* begin Task inputs *
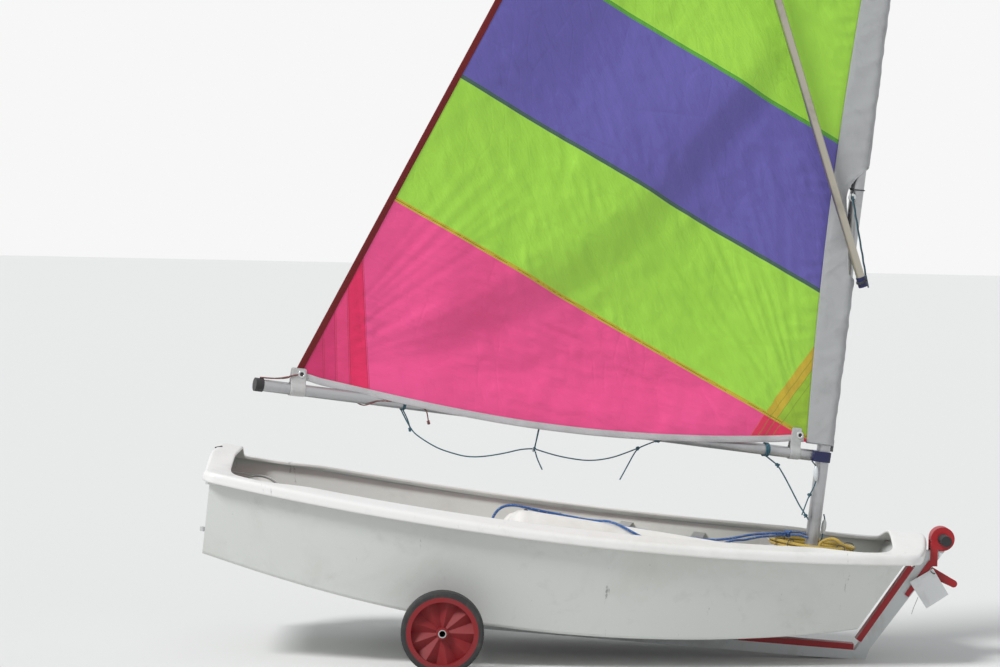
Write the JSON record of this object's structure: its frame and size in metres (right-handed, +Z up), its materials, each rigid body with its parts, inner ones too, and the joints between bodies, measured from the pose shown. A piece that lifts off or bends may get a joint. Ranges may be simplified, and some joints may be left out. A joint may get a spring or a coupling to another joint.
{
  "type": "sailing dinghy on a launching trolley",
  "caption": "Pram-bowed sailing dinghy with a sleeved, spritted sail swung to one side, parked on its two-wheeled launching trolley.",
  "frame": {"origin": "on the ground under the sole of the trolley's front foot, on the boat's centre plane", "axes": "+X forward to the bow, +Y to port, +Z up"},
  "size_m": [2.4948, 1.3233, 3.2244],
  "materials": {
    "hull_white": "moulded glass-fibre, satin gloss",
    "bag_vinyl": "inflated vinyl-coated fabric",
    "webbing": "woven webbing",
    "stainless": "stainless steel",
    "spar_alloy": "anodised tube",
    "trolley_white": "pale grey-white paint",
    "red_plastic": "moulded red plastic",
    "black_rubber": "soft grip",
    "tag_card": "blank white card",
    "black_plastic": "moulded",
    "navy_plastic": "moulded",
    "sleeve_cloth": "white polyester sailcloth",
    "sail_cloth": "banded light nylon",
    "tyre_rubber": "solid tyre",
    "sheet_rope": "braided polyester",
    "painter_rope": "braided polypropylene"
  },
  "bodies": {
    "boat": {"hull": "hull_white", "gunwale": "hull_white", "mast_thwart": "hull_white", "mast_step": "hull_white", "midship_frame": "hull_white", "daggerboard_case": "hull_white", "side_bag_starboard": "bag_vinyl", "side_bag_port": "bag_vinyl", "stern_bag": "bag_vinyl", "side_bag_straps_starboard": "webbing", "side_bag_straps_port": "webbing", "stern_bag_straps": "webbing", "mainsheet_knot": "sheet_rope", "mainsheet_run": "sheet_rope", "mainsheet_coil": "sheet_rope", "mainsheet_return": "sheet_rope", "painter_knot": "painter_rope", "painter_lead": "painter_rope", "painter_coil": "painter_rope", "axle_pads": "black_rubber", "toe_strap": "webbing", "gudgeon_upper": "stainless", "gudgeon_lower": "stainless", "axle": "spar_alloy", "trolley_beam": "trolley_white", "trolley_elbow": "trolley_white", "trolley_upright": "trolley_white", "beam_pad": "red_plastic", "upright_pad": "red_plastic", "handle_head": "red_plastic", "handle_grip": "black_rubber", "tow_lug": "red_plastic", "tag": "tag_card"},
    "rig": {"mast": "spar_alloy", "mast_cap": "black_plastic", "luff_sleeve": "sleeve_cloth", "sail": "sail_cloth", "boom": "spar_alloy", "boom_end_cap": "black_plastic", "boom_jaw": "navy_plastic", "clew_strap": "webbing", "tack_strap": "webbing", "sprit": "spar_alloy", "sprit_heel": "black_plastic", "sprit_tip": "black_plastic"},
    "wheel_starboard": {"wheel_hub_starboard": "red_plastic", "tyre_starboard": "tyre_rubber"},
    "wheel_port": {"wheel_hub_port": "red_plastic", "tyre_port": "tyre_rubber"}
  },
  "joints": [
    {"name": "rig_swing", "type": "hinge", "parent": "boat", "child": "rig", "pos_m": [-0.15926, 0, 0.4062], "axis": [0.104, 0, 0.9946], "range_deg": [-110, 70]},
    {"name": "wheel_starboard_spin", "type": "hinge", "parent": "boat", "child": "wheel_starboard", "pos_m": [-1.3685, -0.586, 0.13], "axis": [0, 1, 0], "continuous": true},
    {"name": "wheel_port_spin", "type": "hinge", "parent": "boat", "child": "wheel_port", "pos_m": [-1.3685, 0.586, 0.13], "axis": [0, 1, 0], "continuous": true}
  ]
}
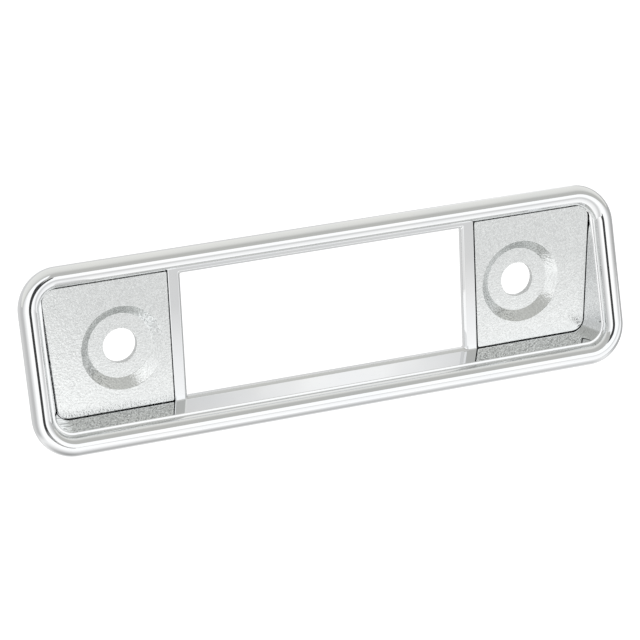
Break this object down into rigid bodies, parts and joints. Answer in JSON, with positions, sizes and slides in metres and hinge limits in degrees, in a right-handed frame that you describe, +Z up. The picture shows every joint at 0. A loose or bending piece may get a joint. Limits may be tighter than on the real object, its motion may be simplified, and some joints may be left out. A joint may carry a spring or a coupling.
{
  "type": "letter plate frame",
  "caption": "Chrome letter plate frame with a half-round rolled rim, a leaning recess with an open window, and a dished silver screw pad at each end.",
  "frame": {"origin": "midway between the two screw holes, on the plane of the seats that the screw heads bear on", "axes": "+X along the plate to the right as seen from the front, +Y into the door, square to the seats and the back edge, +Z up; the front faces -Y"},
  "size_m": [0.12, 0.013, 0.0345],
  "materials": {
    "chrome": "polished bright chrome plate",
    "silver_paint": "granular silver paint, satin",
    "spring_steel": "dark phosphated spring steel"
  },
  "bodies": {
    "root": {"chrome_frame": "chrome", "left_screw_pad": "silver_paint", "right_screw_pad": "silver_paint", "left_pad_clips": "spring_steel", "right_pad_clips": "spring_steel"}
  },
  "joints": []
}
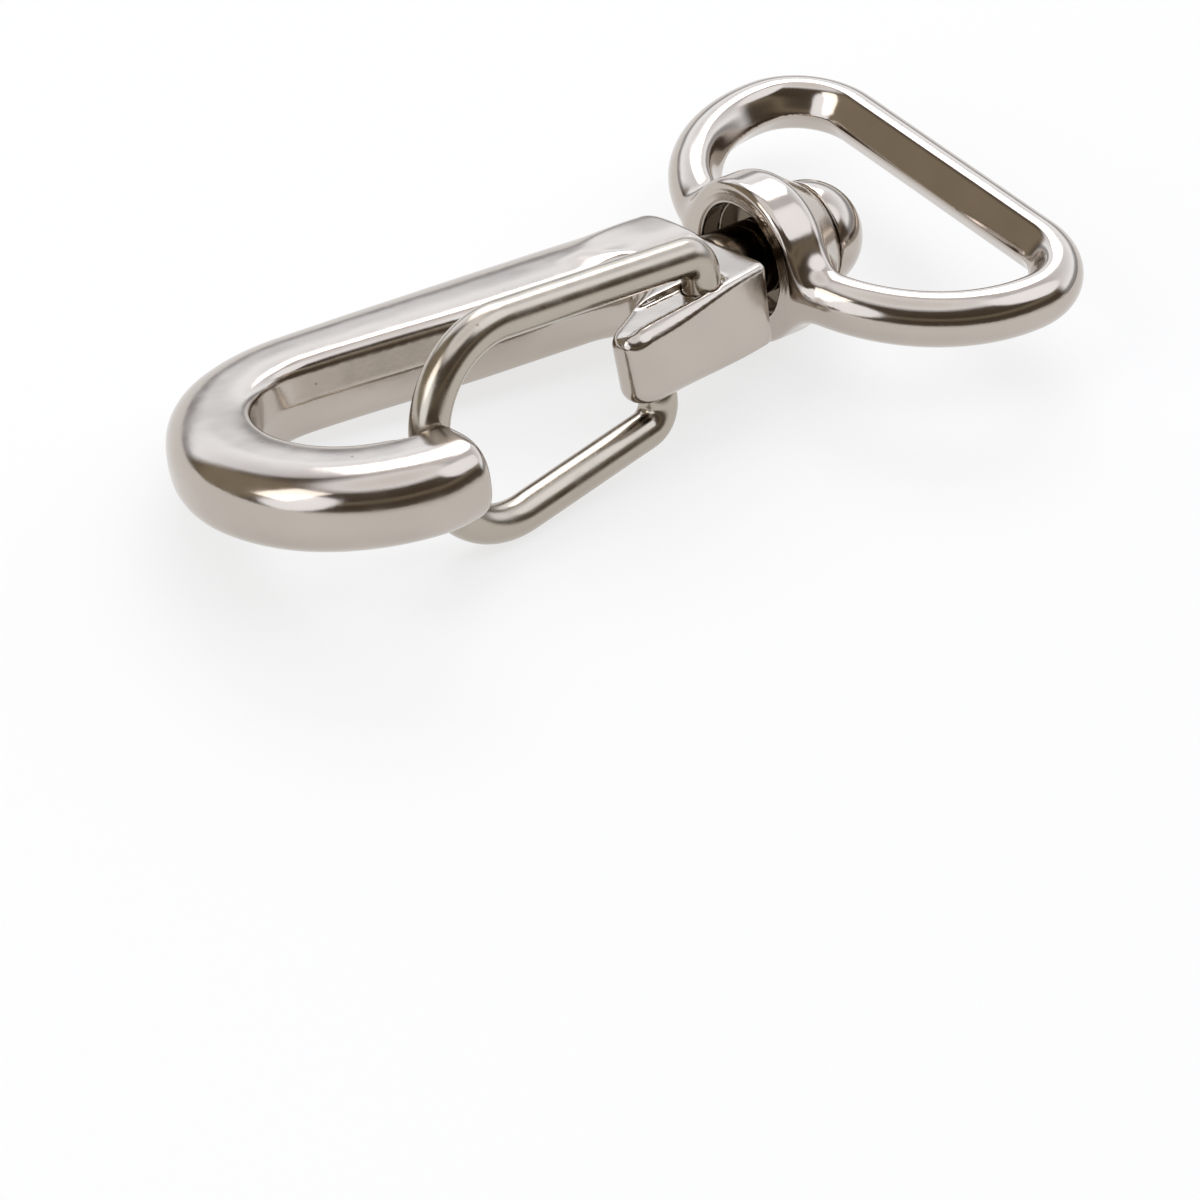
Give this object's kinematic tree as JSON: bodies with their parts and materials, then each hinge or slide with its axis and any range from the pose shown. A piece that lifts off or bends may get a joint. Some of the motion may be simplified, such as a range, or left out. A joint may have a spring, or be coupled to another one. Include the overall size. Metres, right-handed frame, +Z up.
* end Task inputs *
▶ Work to be completed
Return every line exactly.

▶ Expected answer
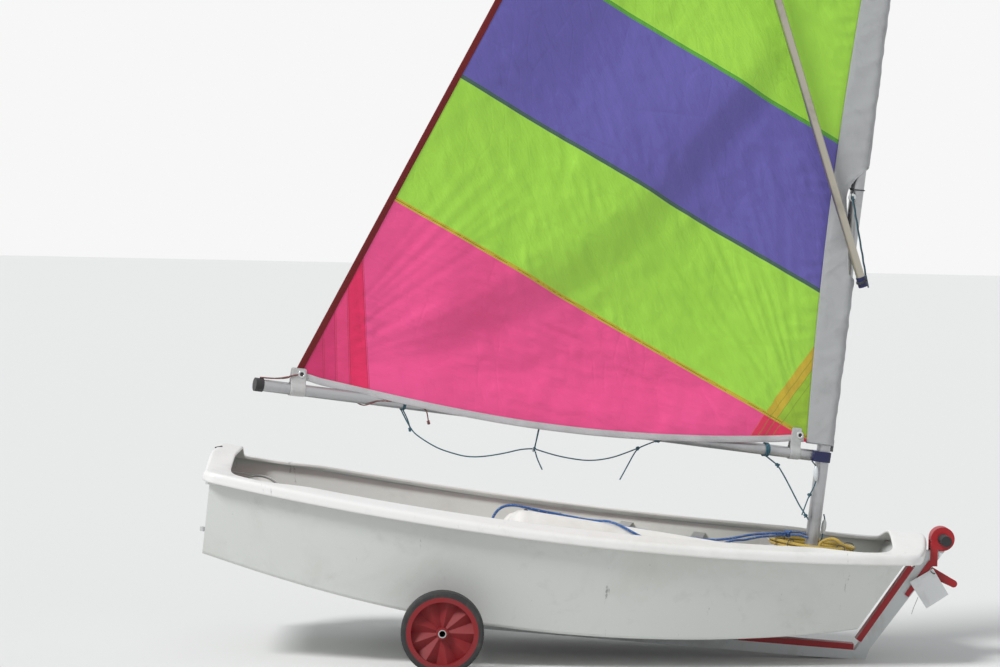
Write the JSON record of this object's structure: its frame and size in metres (right-handed, +Z up), its materials, each rigid body with its parts, inner ones too, and the joints between bodies, measured from the pose shown. A piece that lifts off or bends may get a joint. Ranges may be simplified, and some joints may be left out. A joint may get a spring or a coupling to another joint.
{
  "type": "sailing dinghy on a launching trolley",
  "caption": "Pram-bowed sailing dinghy with a sleeved, spritted sail swung to one side, parked on its two-wheeled launching trolley.",
  "frame": {"origin": "on the ground under the sole of the trolley's front foot, on the boat's centre plane", "axes": "+X forward to the bow, +Y to port, +Z up"},
  "size_m": [2.4948, 1.3233, 3.2244],
  "materials": {
    "hull_white": "moulded glass-fibre, satin gloss",
    "bag_vinyl": "inflated vinyl-coated fabric",
    "webbing": "woven webbing",
    "stainless": "stainless steel",
    "spar_alloy": "anodised tube",
    "trolley_white": "pale grey-white paint",
    "red_plastic": "moulded red plastic",
    "black_rubber": "soft grip",
    "tag_card": "blank white card",
    "black_plastic": "moulded",
    "navy_plastic": "moulded",
    "sleeve_cloth": "white polyester sailcloth",
    "sail_cloth": "banded light nylon",
    "tyre_rubber": "solid tyre",
    "sheet_rope": "braided polyester",
    "painter_rope": "braided polypropylene"
  },
  "bodies": {
    "boat": {"hull": "hull_white", "gunwale": "hull_white", "mast_thwart": "hull_white", "mast_step": "hull_white", "midship_frame": "hull_white", "daggerboard_case": "hull_white", "side_bag_starboard": "bag_vinyl", "side_bag_port": "bag_vinyl", "stern_bag": "bag_vinyl", "side_bag_straps_starboard": "webbing", "side_bag_straps_port": "webbing", "stern_bag_straps": "webbing", "mainsheet_knot": "sheet_rope", "mainsheet_run": "sheet_rope", "mainsheet_coil": "sheet_rope", "mainsheet_return": "sheet_rope", "painter_knot": "painter_rope", "painter_lead": "painter_rope", "painter_coil": "painter_rope", "axle_pads": "black_rubber", "toe_strap": "webbing", "gudgeon_upper": "stainless", "gudgeon_lower": "stainless", "axle": "spar_alloy", "trolley_beam": "trolley_white", "trolley_elbow": "trolley_white", "trolley_upright": "trolley_white", "beam_pad": "red_plastic", "upright_pad": "red_plastic", "handle_head": "red_plastic", "handle_grip": "black_rubber", "tow_lug": "red_plastic", "tag": "tag_card"},
    "rig": {"mast": "spar_alloy", "mast_cap": "black_plastic", "luff_sleeve": "sleeve_cloth", "sail": "sail_cloth", "boom": "spar_alloy", "boom_end_cap": "black_plastic", "boom_jaw": "navy_plastic", "clew_strap": "webbing", "tack_strap": "webbing", "sprit": "spar_alloy", "sprit_heel": "black_plastic", "sprit_tip": "black_plastic"},
    "wheel_starboard": {"wheel_hub_starboard": "red_plastic", "tyre_starboard": "tyre_rubber"},
    "wheel_port": {"wheel_hub_port": "red_plastic", "tyre_port": "tyre_rubber"}
  },
  "joints": [
    {"name": "rig_swing", "type": "hinge", "parent": "boat", "child": "rig", "pos_m": [-0.15926, 0, 0.4062], "axis": [0.104, 0, 0.9946], "range_deg": [-110, 70]},
    {"name": "wheel_starboard_spin", "type": "hinge", "parent": "boat", "child": "wheel_starboard", "pos_m": [-1.3685, -0.586, 0.13], "axis": [0, 1, 0], "continuous": true},
    {"name": "wheel_port_spin", "type": "hinge", "parent": "boat", "child": "wheel_port", "pos_m": [-1.3685, 0.586, 0.13], "axis": [0, 1, 0], "continuous": true}
  ]
}
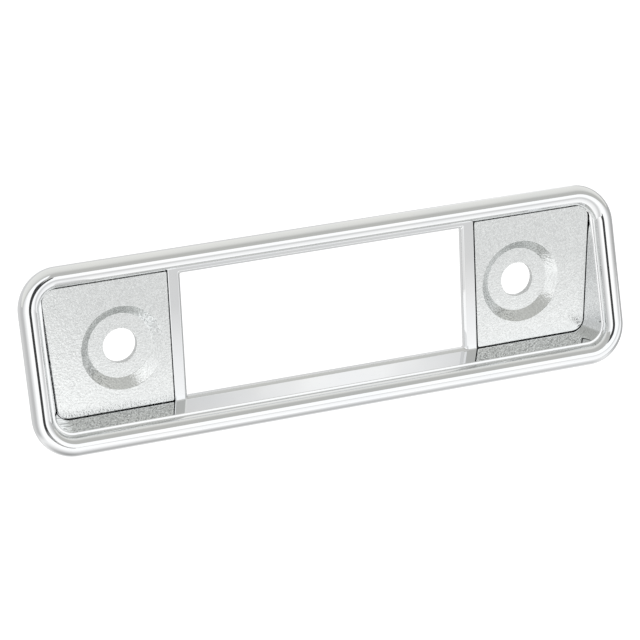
Break this object down into rigid bodies, parts and joints. Answer in JSON, with positions, sizes and slides in metres and hinge limits in degrees, in a right-handed frame that you describe, +Z up. The picture shows every joint at 0. A loose or bending piece may get a joint. Limits may be tighter than on the real object, its motion may be simplified, and some joints may be left out. A joint may carry a spring or a coupling.
{
  "type": "letter plate frame",
  "caption": "Chrome letter plate frame with a half-round rolled rim, a leaning recess with an open window, and a dished silver screw pad at each end.",
  "frame": {"origin": "midway between the two screw holes, on the plane of the seats that the screw heads bear on", "axes": "+X along the plate to the right as seen from the front, +Y into the door, square to the seats and the back edge, +Z up; the front faces -Y"},
  "size_m": [0.12, 0.013, 0.0345],
  "materials": {
    "chrome": "polished bright chrome plate",
    "silver_paint": "granular silver paint, satin",
    "spring_steel": "dark phosphated spring steel"
  },
  "bodies": {
    "root": {"chrome_frame": "chrome", "left_screw_pad": "silver_paint", "right_screw_pad": "silver_paint", "left_pad_clips": "spring_steel", "right_pad_clips": "spring_steel"}
  },
  "joints": []
}
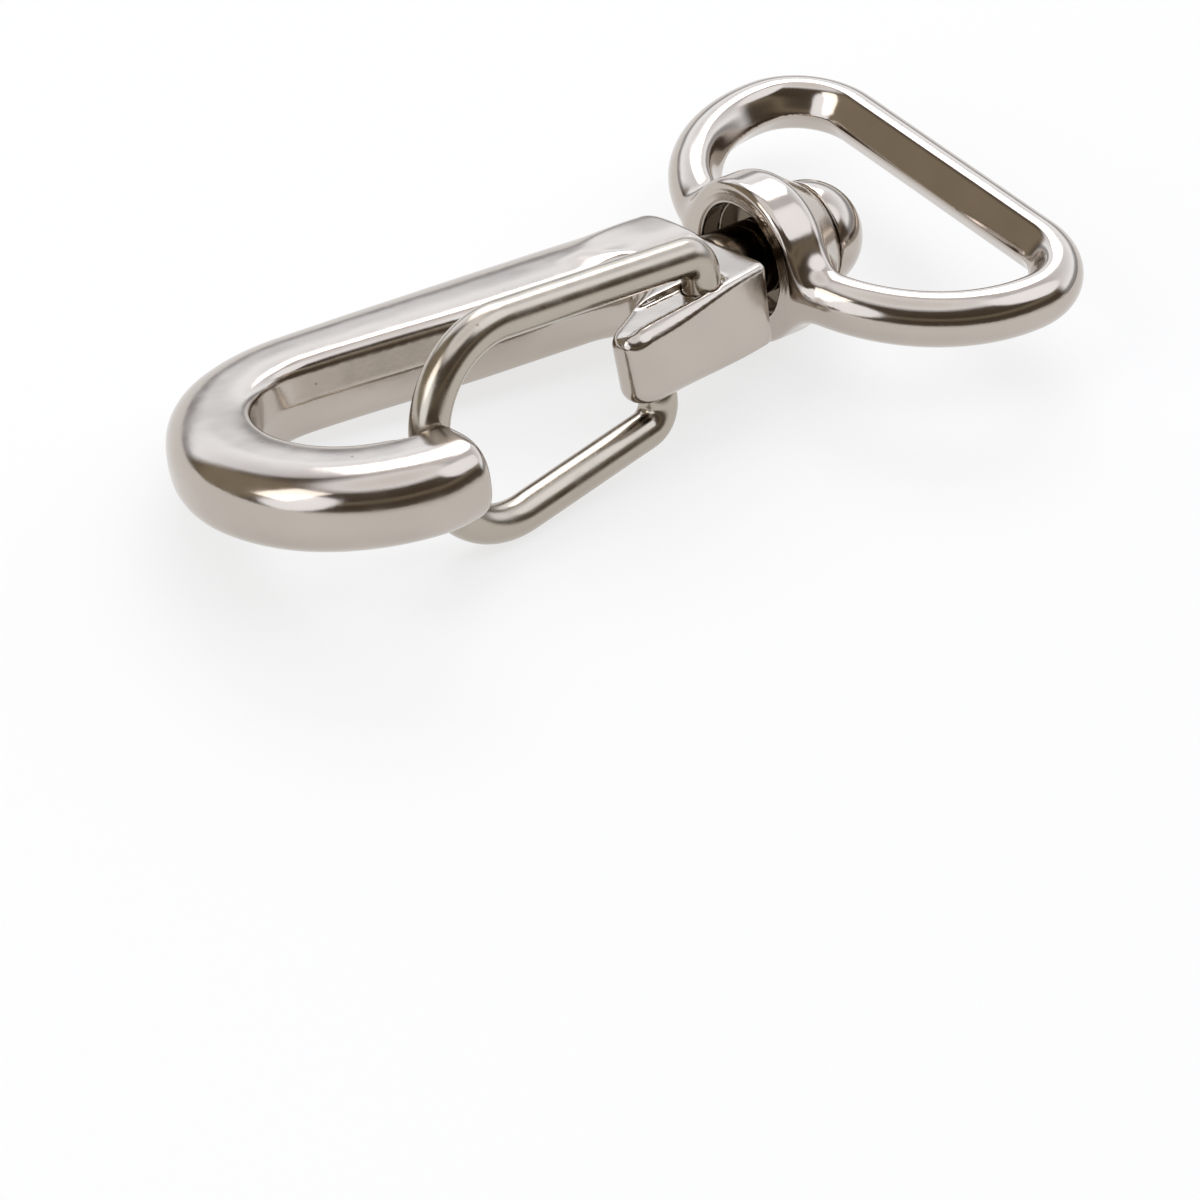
Give this object's kinematic tree as JSON: bodies with their parts and materials, then each hinge or slide with its axis and any range from the pose shown. A piece that lifts off or bends may get a joint. Some of the motion may be simplified, such as a range, or left out. A joint may have a spring, or be coupled to another one. Include the overall size. Metres, right-handed frame, +Z up.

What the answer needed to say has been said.